WASHINGTON – The Obama administration will make overhauling the nation’s 137-year-old hardrock mining law a top priority despite a full plate of higher profile issues, Interior Secretary Ken Salazar said Tuesday.
Salazar told a Senate committee considering such legislation that “it is time to ensure a fair return to the public for mining activities that occur on public lands and to address the cleanup of abandoned mines.”
The General Mining Act of 1872, which gives mining preference over other uses on much of the nation’s public lands, has left a legacy of hundreds of thousands of abandoned mines that are polluting rivers and streams throughout the West. Mining companies also don’t pay royalties on gold, silver, copper and other hardrock minerals mined on public land.
Reform bills have been introduced in the House and Senate, but past attempts at reform have foundered in the face of opposition from industry and many Western lawmakers.
However, a new crop of conservation-minded lawmakers from the West and a new administration sympathetic to reforming the law have generated renewed interest in an overhaul.

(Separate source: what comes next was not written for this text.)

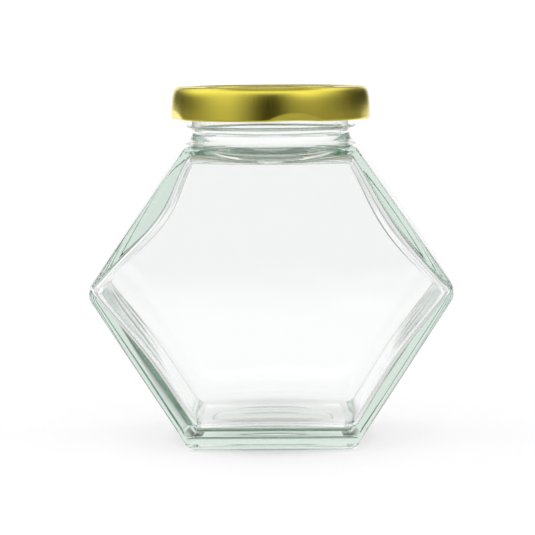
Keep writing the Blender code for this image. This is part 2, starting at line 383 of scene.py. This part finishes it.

Despite the press of health care reform and other signature issues embraced by President Barack Obama, Congress still needs to take care of important but more mundane business like mining reform, Salazar told the Senate Energy and Natural Resources Committee.
Salazar, a former Colorado senator, said he sees “an emergence of bipartisan pressure to get this done.”
He said when he meets with key members of this department, mining law reform will be among several “top tier” issues.
“We are committing significant resources from the Department of Interior to get this done,” Salazar told reporters after the hearing. “I think there is a possibility we can get mining reform done in this Congress.”
The Environmental Protection Agency’s announcement Monday that it plans to develop new regulations related to bonds or other financial assurance by mining companies to protect against environmental abuses creates “a greater sense of urgency” for reform, Salazar said.
The EPA announcement follows a recent Supreme Court decision giving a mining company the go-ahead to dump waste from an Alaskan gold mine into a nearby 23-acre lake, although the material will kill all of the lake’s fish.
The National Mining Association has said it supports reform in principle, but it has expressed reservations about the details of legislative proposals, particularly royalty formulas.
Some of the proposed royalty formulas would put otherwise profitable mines out of business and cost jobs, Hecla Mining Co. President and CEO Phillips Baker Jr. told the committee.
Sen. Lisa Murkowski of Alaska, the senior Republican on the committee, also cautioned against choosing a royalty formula without carefully considering it’s impact on the mining industry.
If U.S. mines close, the nation risks trading a reliance on foreign oil for a reliance on strategic minerals from other nations, the Alaska senator said.
But Sen. Ron Wyden, D-Ore., said the mining industry is responsible for “decades of taxpayer ripoffs and environmental destruction” and “they ought to have to pay their fair share.”
Environmentalists said they were surprised and pleased by Salazar’s testimony and the forcefulness of his remarks to reporters afterward.
“I think it’s a very positive development that we have an Interior secretary in the Obama administration saying mining reform is a top priority and it needs to be done in this Congress,” said Jane Danowitz, director of U.S. public lands programs at the Pew Environment Group.